Aim of the exercise: Return all of the data exactly as given.

Provided information:
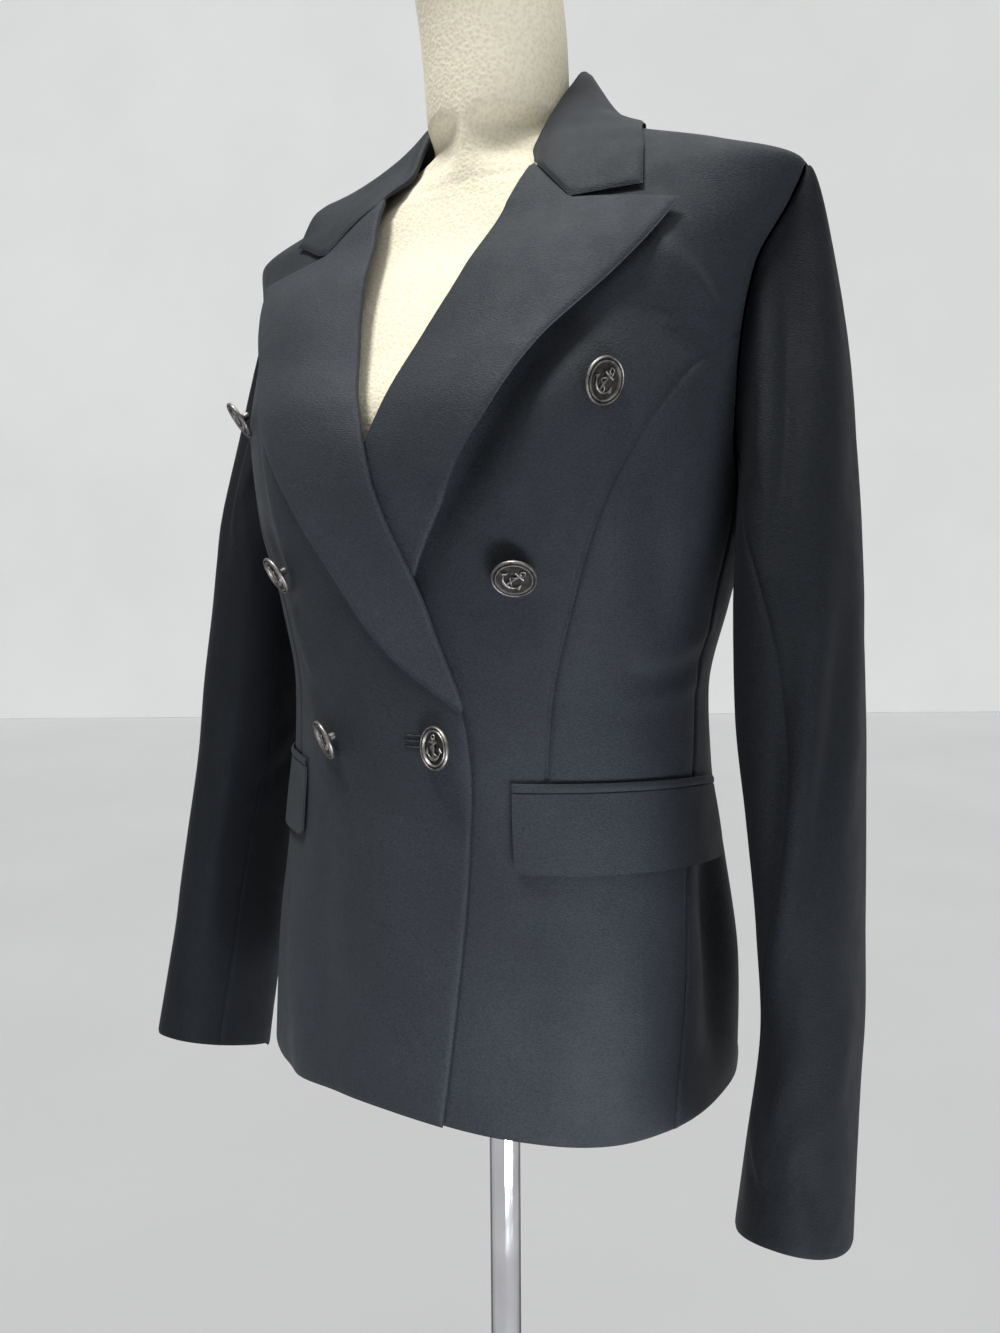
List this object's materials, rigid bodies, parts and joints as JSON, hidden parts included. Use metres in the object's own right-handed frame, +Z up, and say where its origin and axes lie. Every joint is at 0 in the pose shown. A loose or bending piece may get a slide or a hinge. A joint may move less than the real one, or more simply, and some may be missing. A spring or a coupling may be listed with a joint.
{
  "type": "double-breasted blazer on a dress form",
  "caption": "Fitted double-breasted blazer with peak lapels, flap pockets and shank buttons, worn by a limbless dress form on a pole stand.",
  "frame": {"origin": "middle of the stand's foot, on the floor under the pole", "axes": "+Z up along the pole, +X to the wearer's left, -Y to the wearer's front"},
  "size_m": [0.5044, 0.32, 1.5],
  "materials": {
    "suiting": "smooth near-black stretch suiting with a soft sheen",
    "button_metal": "aged pewter, darker in the hollows",
    "velour": "ivory velour with a short fleecy nap",
    "chrome": "polished chrome",
    "base_steel": "satin steel"
  },
  "bodies": {
    "root": {"left_front": "suiting", "right_front": "suiting", "left_side_front": "suiting", "right_side_front": "suiting", "left_side_back": "suiting", "right_side_back": "suiting", "left_back": "suiting", "right_back": "suiting", "left_lapel": "suiting", "right_lapel": "suiting", "collar": "suiting", "collar_stand": "suiting", "left_top_sleeve": "suiting", "right_top_sleeve": "suiting", "left_under_sleeve": "suiting", "right_under_sleeve": "suiting", "left_pocket_welt": "suiting", "right_pocket_welt": "suiting", "left_pocket_flap": "suiting", "right_pocket_flap": "suiting", "left_top_button": "button_metal", "right_top_button": "button_metal", "left_middle_button": "button_metal", "right_middle_button": "button_metal", "left_bottom_button": "button_metal", "right_bottom_button": "button_metal", "form_torso": "velour", "form_socket": "chrome", "form_pole": "chrome", "form_base": "base_steel"}
  },
  "joints": []
}
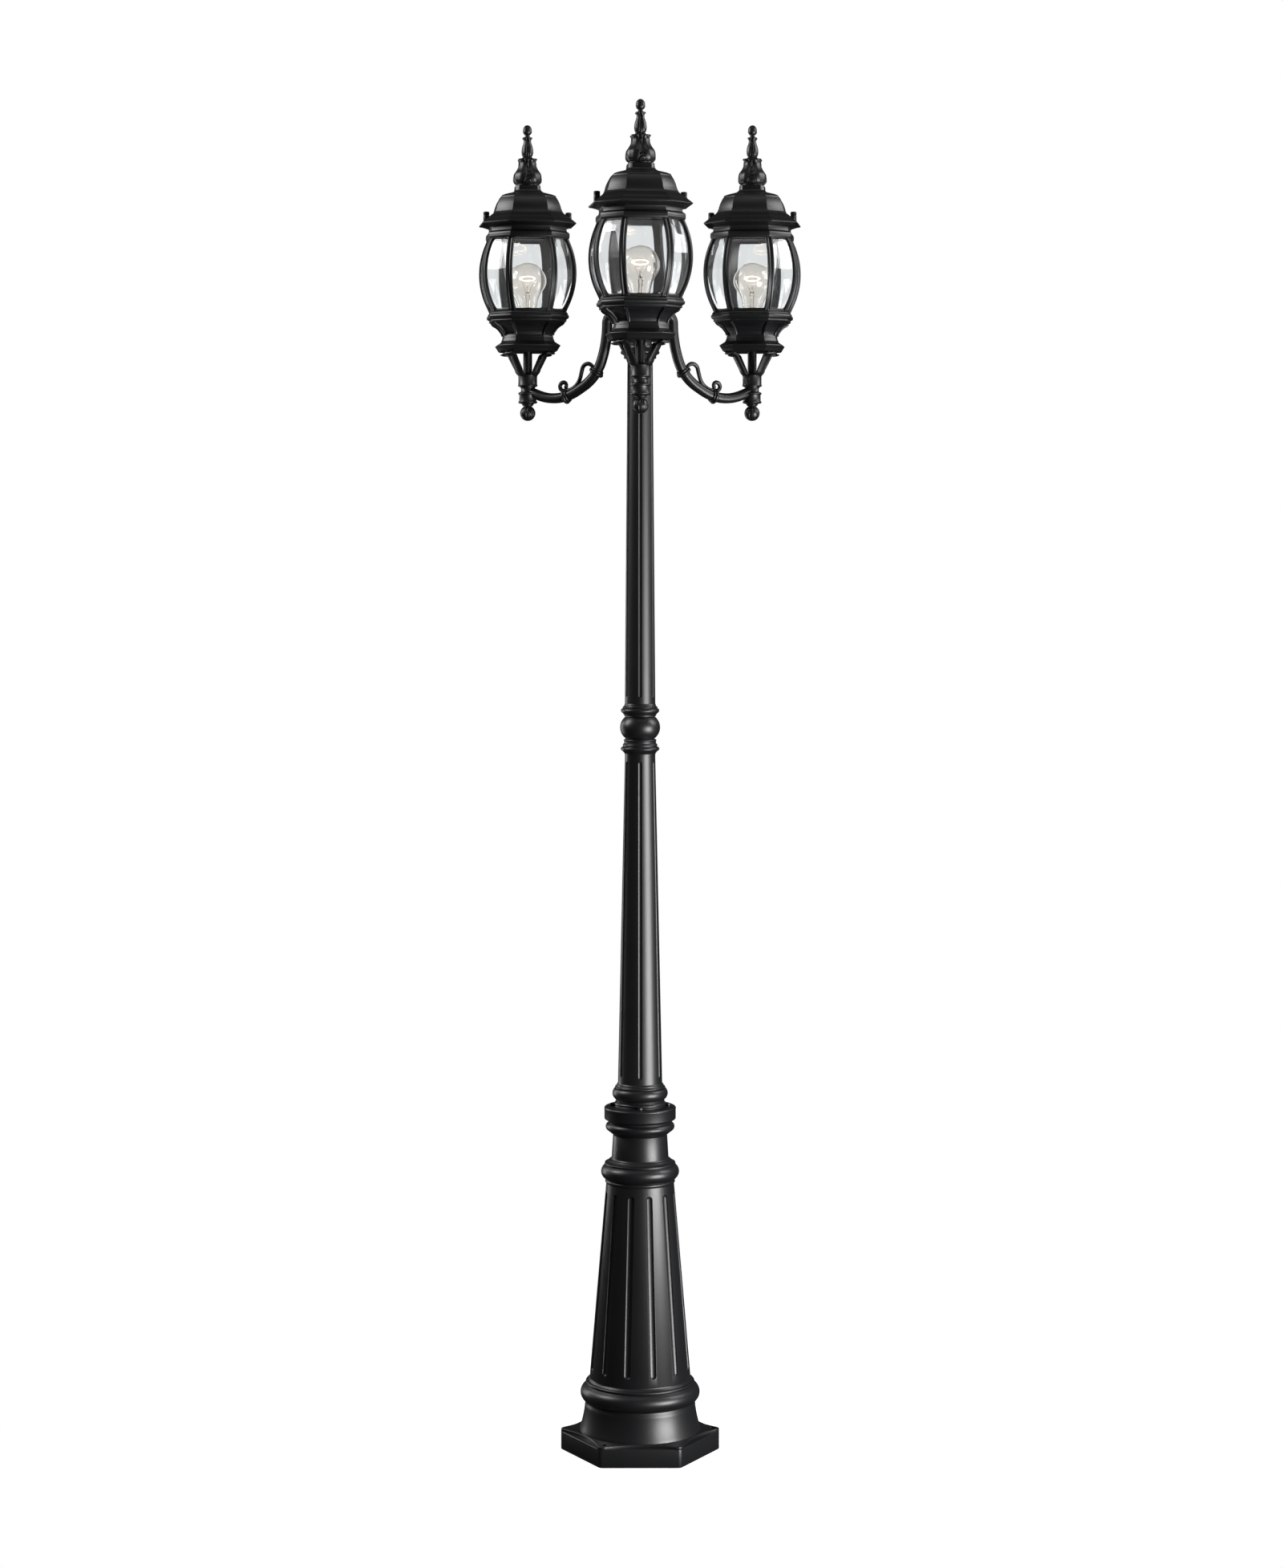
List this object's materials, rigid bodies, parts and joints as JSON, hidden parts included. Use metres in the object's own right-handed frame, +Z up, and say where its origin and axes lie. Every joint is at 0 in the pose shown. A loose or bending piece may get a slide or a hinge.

Response to the task:
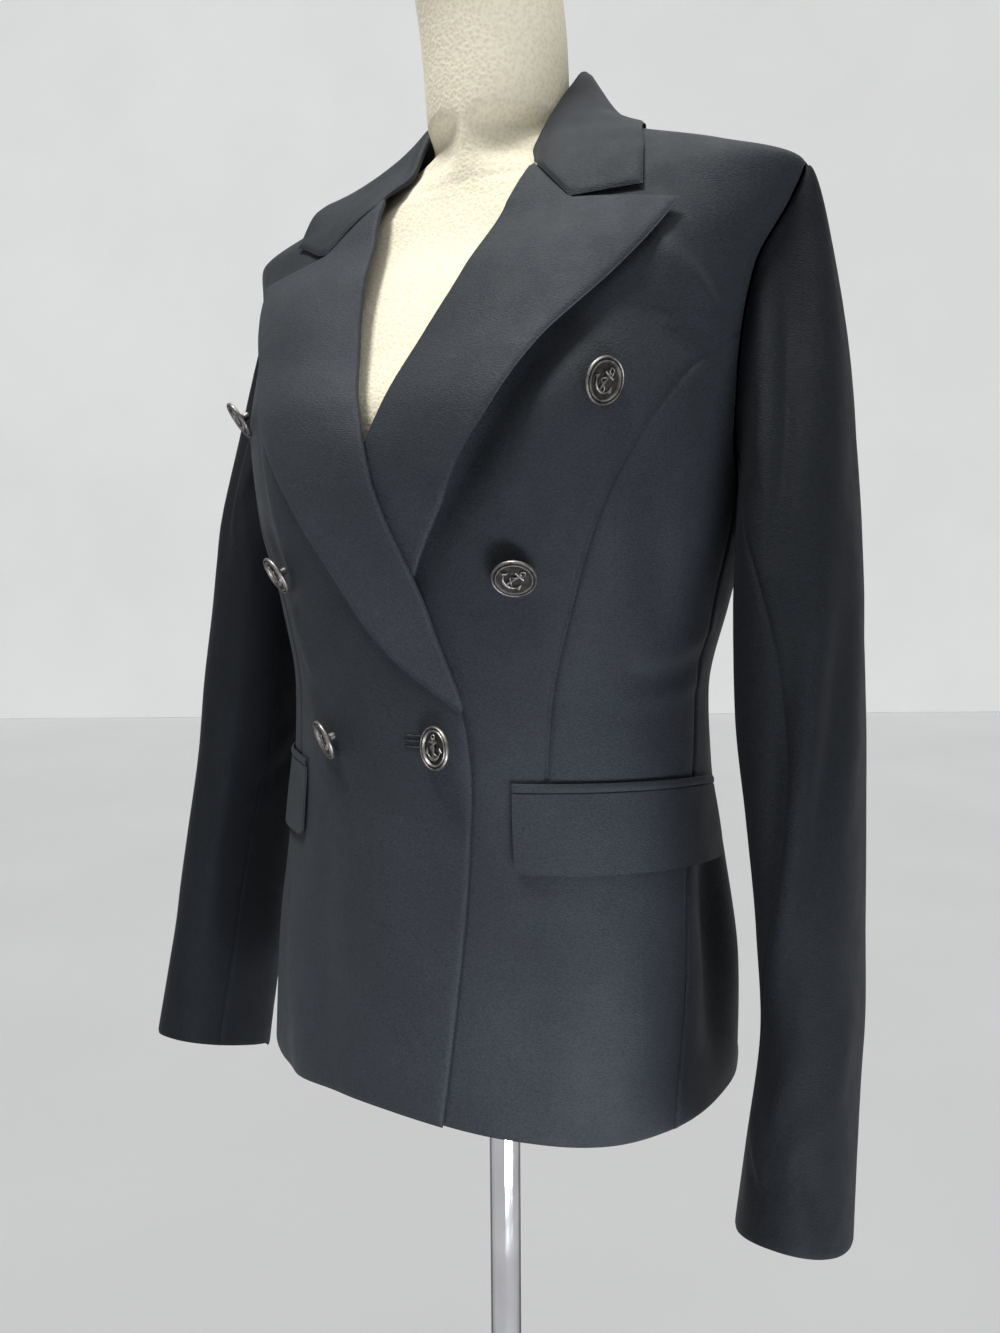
List this object's materials, rigid bodies, parts and joints as JSON, hidden parts included. Use metres in the object's own right-handed frame, +Z up, and say where its origin and axes lie. Every joint is at 0 in the pose shown. A loose or bending piece may get a slide or a hinge. A joint may move less than the real one, or more simply, and some may be missing. A spring or a coupling may be listed with a joint.
{
  "type": "double-breasted blazer on a dress form",
  "caption": "Fitted double-breasted blazer with peak lapels, flap pockets and shank buttons, worn by a limbless dress form on a pole stand.",
  "frame": {"origin": "middle of the stand's foot, on the floor under the pole", "axes": "+Z up along the pole, +X to the wearer's left, -Y to the wearer's front"},
  "size_m": [0.5044, 0.32, 1.5],
  "materials": {
    "suiting": "smooth near-black stretch suiting with a soft sheen",
    "button_metal": "aged pewter, darker in the hollows",
    "velour": "ivory velour with a short fleecy nap",
    "chrome": "polished chrome",
    "base_steel": "satin steel"
  },
  "bodies": {
    "root": {"left_front": "suiting", "right_front": "suiting", "left_side_front": "suiting", "right_side_front": "suiting", "left_side_back": "suiting", "right_side_back": "suiting", "left_back": "suiting", "right_back": "suiting", "left_lapel": "suiting", "right_lapel": "suiting", "collar": "suiting", "collar_stand": "suiting", "left_top_sleeve": "suiting", "right_top_sleeve": "suiting", "left_under_sleeve": "suiting", "right_under_sleeve": "suiting", "left_pocket_welt": "suiting", "right_pocket_welt": "suiting", "left_pocket_flap": "suiting", "right_pocket_flap": "suiting", "left_top_button": "button_metal", "right_top_button": "button_metal", "left_middle_button": "button_metal", "right_middle_button": "button_metal", "left_bottom_button": "button_metal", "right_bottom_button": "button_metal", "form_torso": "velour", "form_socket": "chrome", "form_pole": "chrome", "form_base": "base_steel"}
  },
  "joints": []
}
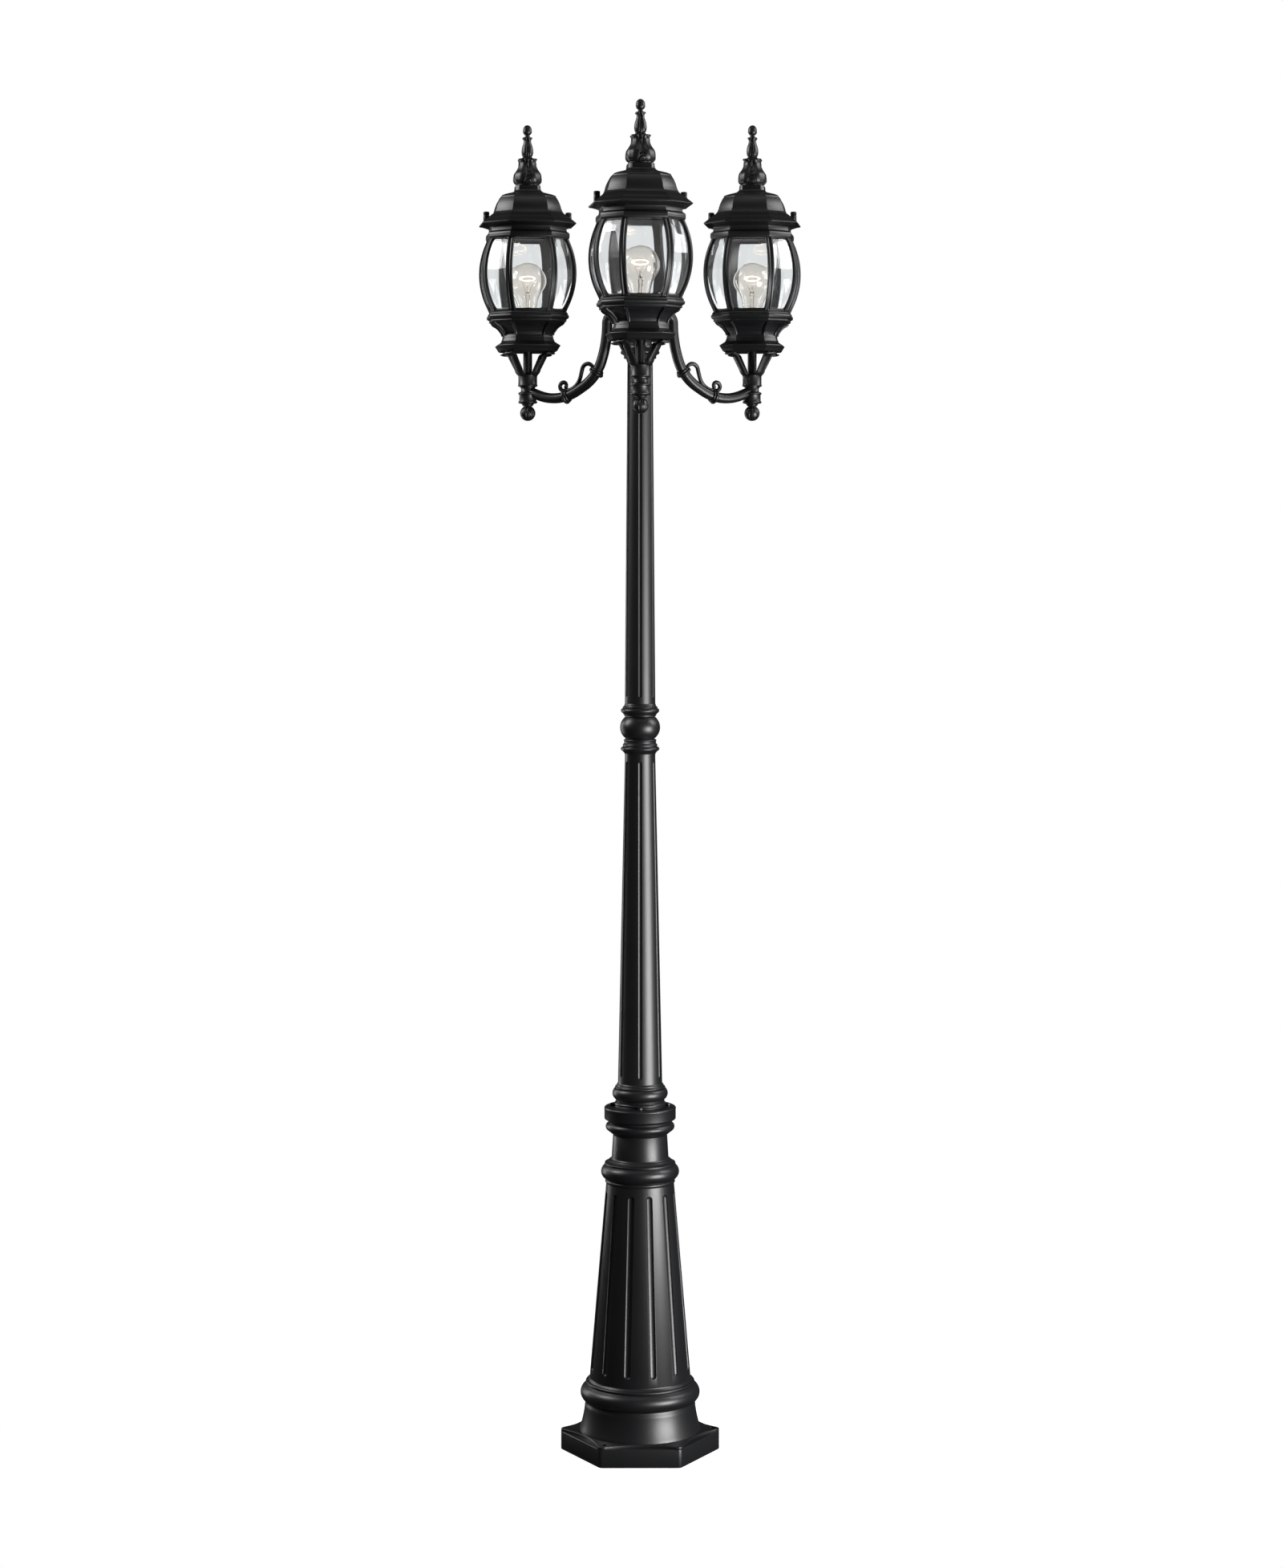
List this object's materials, rigid bodies, parts and joints as JSON, hidden parts included. Use metres in the object's own right-handed frame, +Z up, and say where its origin and axes lie. Every joint is at 0 in the pose shown. A loose or bending piece may get a slide or a hinge.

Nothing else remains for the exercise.